Aparece también como dato curioso que la misma entidad que agrupa a las mayores empresas de productos alimenticios de país, se sume a la preocupación acerca del etiquetado frontal de los alimentos y bebidas para identificar con claridad aquellos que sean altos en sodio, azúcares libres y grasas, cuando en la actualidad esas mismas empresas buscan la manera de ubicarlas en los lugares menos notorios de ese etiquetado y con una letra tan pequeña que parecería muchas veces destinada a ser leída solo con lupa.

Dicho todo lo cual, cabe señalar que nuestra intención no es sembrar desesperanzas, sino que tiene como objeto -pidiendo disculpas por si el método utilizado no se considera el adecuado- sacudir a los encargados de que esas metas se implementen en políticas que lo hagan posible. O sea de lo que se trata es de lograr que reaccionen, al mismo tiempo que conseguir que una opinión pública concientizada se sume al reclamo.

Demás está decir que un programa de concientización en la materia, si bien debe estar dirigido a toda la población, es en gran medida un llamado de atención para los padres y debe estar focalizado sobre todo en los escolares.

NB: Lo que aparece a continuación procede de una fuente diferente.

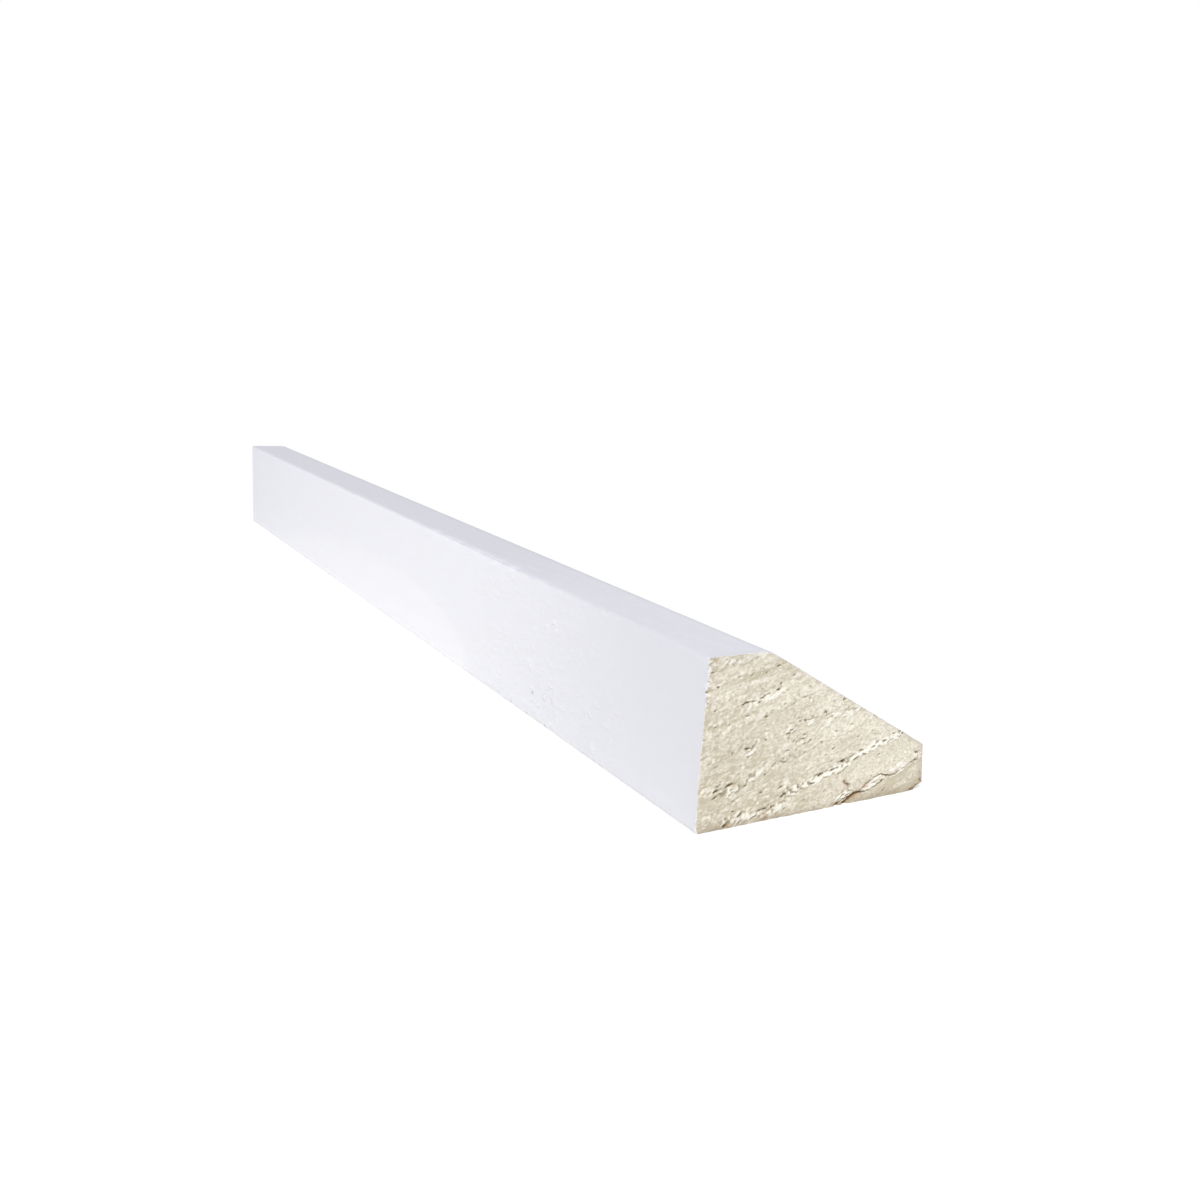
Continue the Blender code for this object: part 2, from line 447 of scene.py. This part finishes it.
filmBand = dict(
    waves=((0.55, 1.0), (0.2, 0.6)),     # cell and strength of the noises that make its edge ragged
    # its width on each painted side, and how much the noises change it
    floorFace=(0.065, 0.04),
    bevel=(0.03, 0.025),
    underside=(0.012, 0.015),            # and the top edge
    corners=0.08,                        # how much wider it is on the floor face near the toe and the heel
    nearToe=(8.2, 11.0, 0.8, 0.4),       # from, to, and how far each takes to come and go
    nearHeel=(0.5, 1.6),
    least=0.008,
)


def filmEdge(across, up, seed):
    # where the film of primer still stands at the saw cut: a ragged band inside each painted side,
    # widest down the floor face
    base, topEdge, bevel, floorFace = rimGaps(across, up)
    wave = np.zeros(across.shape)
    for index, (cell, strength) in enumerate(filmBand["waves"]):
        wave += strength * latticeNoise(across, up, cell, cell, seed + index)
    corners = window(*filmBand["nearToe"], up) + 1 - sCurve(*filmBand["nearHeel"], up)
    film = np.zeros(across.shape)
    for gap, name, wider in ((floorFace, "floorFace", filmBand["corners"] * corners), (bevel, "bevel", 0),
                             (np.minimum(base, topEdge), "underside", 0)):
        width, raggedness = filmBand[name]
        reach = np.maximum(width + raggedness * wave + wider, filmBand["least"])
        film = np.maximum(film, 1 - sCurve(0.75, 1.25, gap / reach))
    return film


# The primer film on the milled faces: how far it lies inside the CAD's surface.

primerCoat = dict(
    inset=0.018,
    least=0.004,
    telegraph=(0.006, 0.22),     # height of the ring lines that show through, and their share of a ring
    ringWander=(0.25, 30, 6),    # how far those lines wander up and down, and its cells along and round
    grainRelief=(0.006, 0.42, 6.5),    # height and cells of the fine grain
    grainSlope=0.16,             # how fast the grain falls towards the far end
    # where along the floor face the primed grain stands rough: from, to, and how far it takes to come and go
    roughPatch=(6.0, 38.0, 8.0, 10.0),
    roughRelief=(0.009, 0.5, 1.1),
    roughShare=0.55,             # how rough the patch is outside its worst places
    # the worst places: along, up, reach along, reach up and strength
    worst=((20.5, 2.2, 8.0, 2.6, 0.75), (28.5, 9.8, 7.0, 1.6, 0.6)),
    chippedToe=(23.0, 47.0, 5.0, 8.0),    # where the toe arris is chipped, given like roughPatch
    chipDepth=0.18,
    chipLength=1.1,
    chipReach=0.30,              # how far from the arris a chip and a nick reach
    nickReach=0.32,
    # distance from the near end, depth and length of the nicks in the toe arris
    toeNicks=((37.5, 0.20, 1.2), (29.2, 0.22, 1.0), (33.0, 0.12, 1.6), (43.0, 0.12, 2.0), (31.2, 0.14, 0.9),
              (35.2, 0.13, 1.0), (40.0, 0.10, 1.1), (26.5, 0.08, 0.9), (21.0, 0.05, 0.8), (48.5, 0.07, 1.6),
              (61.0, 0.04, 1.4), (84.0, 0.05, 1.1)),
    heelNicks=((26.1, 0.10, 0.5), (23.2, 0.08, 0.4), (20.1, 0.08, 0.5), (57.0, 0.06, 0.7),
               (92.0, 0.08, 0.6)),
)


def roughPatch(place, normal, alongStrip, roundSection, seed):
    # come and go along the strip * a slow noise * the floor face alone * stronger in the worst places
    patch = window(*primerCoat["roughPatch"], alongStrip)
    patch = patch * (0.6 + 0.4 * latticeNoise(roundSection, alongStrip, 2.0, 4.0, seed))
    patch = patch * (1 - sCurve(-0.95, -0.3, normal[..., 0]))
    gather = primerCoat["roughShare"]
    for atAlong, atUp, reachAlong, reachUp, strength in primerCoat["worst"]:
        fromWorst = np.hypot((alongStrip - atAlong) / reachAlong, (place[..., 1] - atUp) / reachUp)
        gather = gather + strength * np.exp(-fromWorst ** 2)
    return patch * gather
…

Ya que resulta hasta obvio señalar que es en la niñez y en la adolescencia sobre todo, la edad en la que se incorporan hábitos de comportamiento, que si en esos momentos de la vida no lo hacen, resulta harto difícil que después se los adquiera.

Y es a este respecto que se hace presente la oportunidad – y hasta la necesidad diríamos- de abrir otro paréntesis, porque en ese desdibujar, por no decir perder el rumbo del papel del sistema docente, no solo en lo que tiene que ver con satisfacer lo que parece como prioritario, cual es la adquisición de conocimientos por parte de los educandos, sino algo que en realidad debe considerarse más importante aún, como lo es la internalización de valores y pautas de comportamiento que en épocas que parecen lejanas se conocían como deberes de urbanidad. Claro está, y es necesario ponerlo de relieve, que en ello se hace presente una responsabilidad principal en cuanto prioritaria, de los padres, algo que éstos para su desgracia y la de sus hijos muchas veces olvidan.